The Left rediscovered an ensemble of revolutionary traditions that had been suppressed or marginalized over the course of a century, anarchism foremost among them, and recognized a plurality of political subjects previously ignored or relegated to a secondary position. The experiences of the “alter-globalization” movements, the Arab Spring, Occupy Wall Street, the Spanish Indignados, Syriza, the French Nuit debout and gilets jaunes, feminist and LGBT movements, and Black Lives Matter are steps in the process of building a new revolutionary imagination, discontinuous, nourished by memory but at the same time severed from twentieth-century history and deprived of a usable legacy.
Born as an attempt at taking heaven by storm, twentieth-century communism became, with and against fascism, an expression of the dialectic of the Enlightenment. Ultimately, the Soviet-style industrial cities, five-year plans, agricultural collectivization, spacecraft, gulags converted into factories, nuclear weapons, and ecological catastrophes, were different forms of the triumph of instrumental reason.

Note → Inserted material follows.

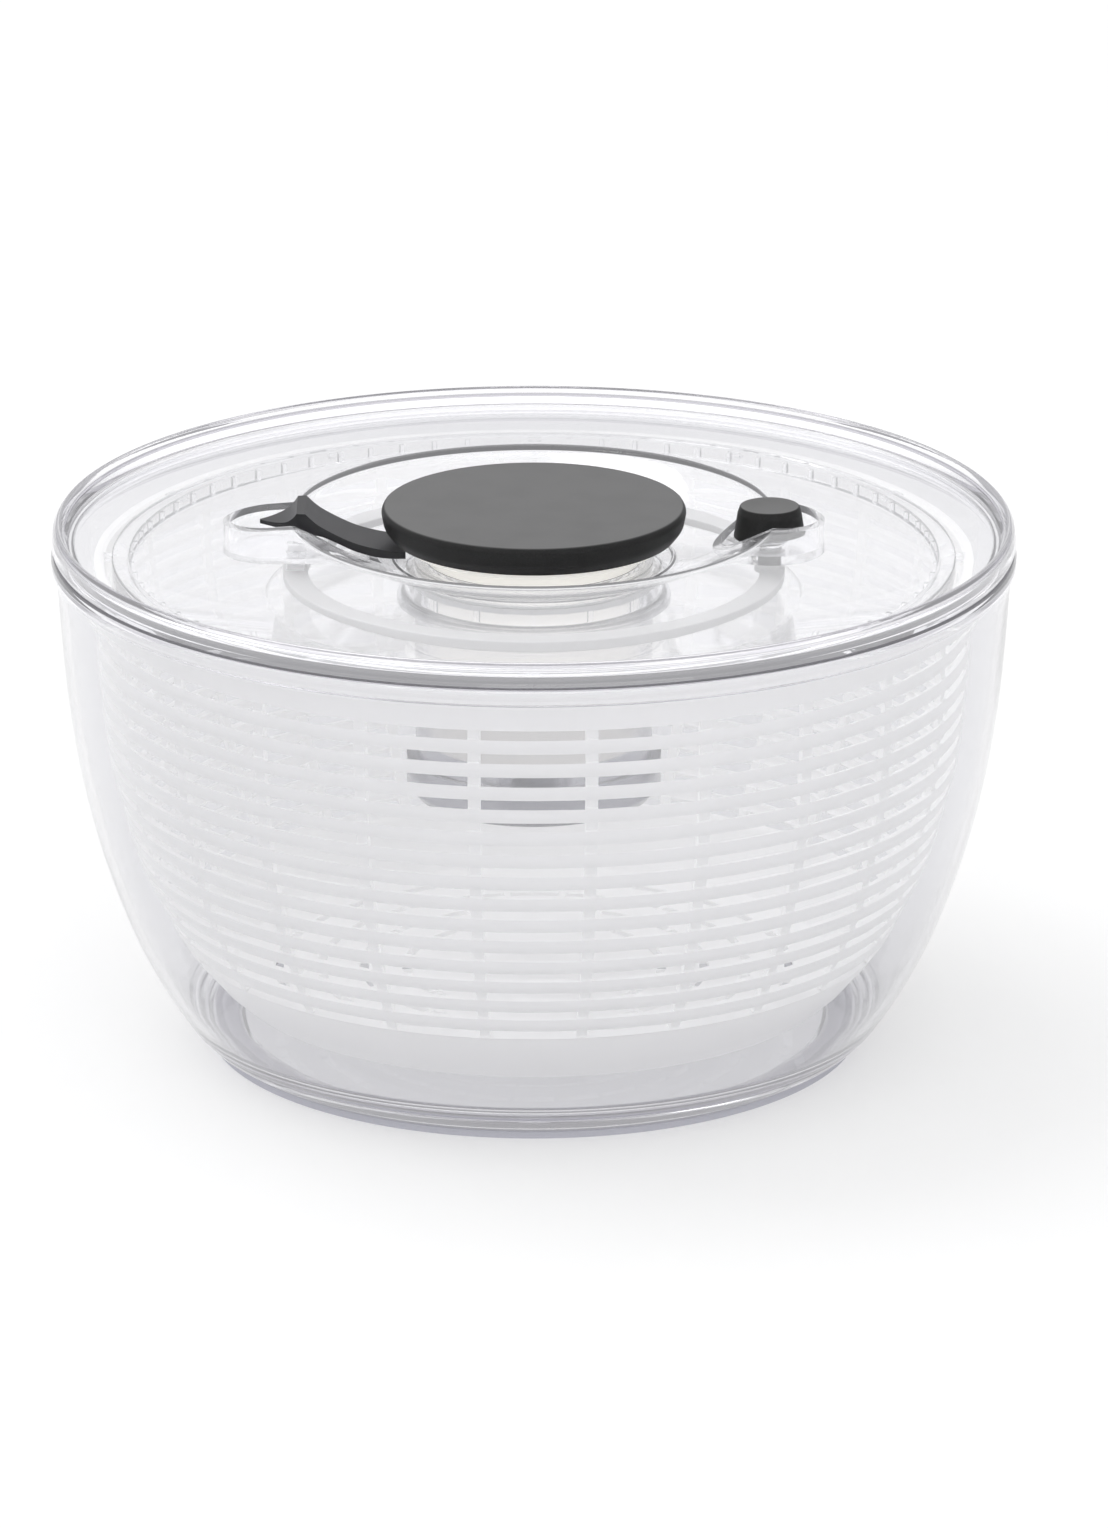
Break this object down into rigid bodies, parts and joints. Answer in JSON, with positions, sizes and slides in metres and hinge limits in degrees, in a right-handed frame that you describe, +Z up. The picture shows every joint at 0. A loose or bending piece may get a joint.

Was not communism the frightening face of a Promethean dream, of an idea of Progress that erased and destroyed any experience of self-emancipation? Was not Stalinism a storm “piling wreckage upon wreckage,” in Walter Benjamin’s image, and which millions of people mistakenly called “Progress”? Fascism merged a set of conservative values inherited from the counter-Enlightenment with a modern cult of science, technology, and mechanical strength. Stalinism combined a similar cult of technical modernity with a radical and authoritarian form of Enlightenment: socialism transformed into a “cold utopia.”
A new, global left will not succeed without working through this historical experience. Extracting the emancipatory core of communism from this field of ruins is not an abstract, merely intellectual operation; it will require new battles, new constellations, in which all of a sudden the past will reemerge and “memory flash up.” Revolutions cannot be scheduled, they always come unexpectedly.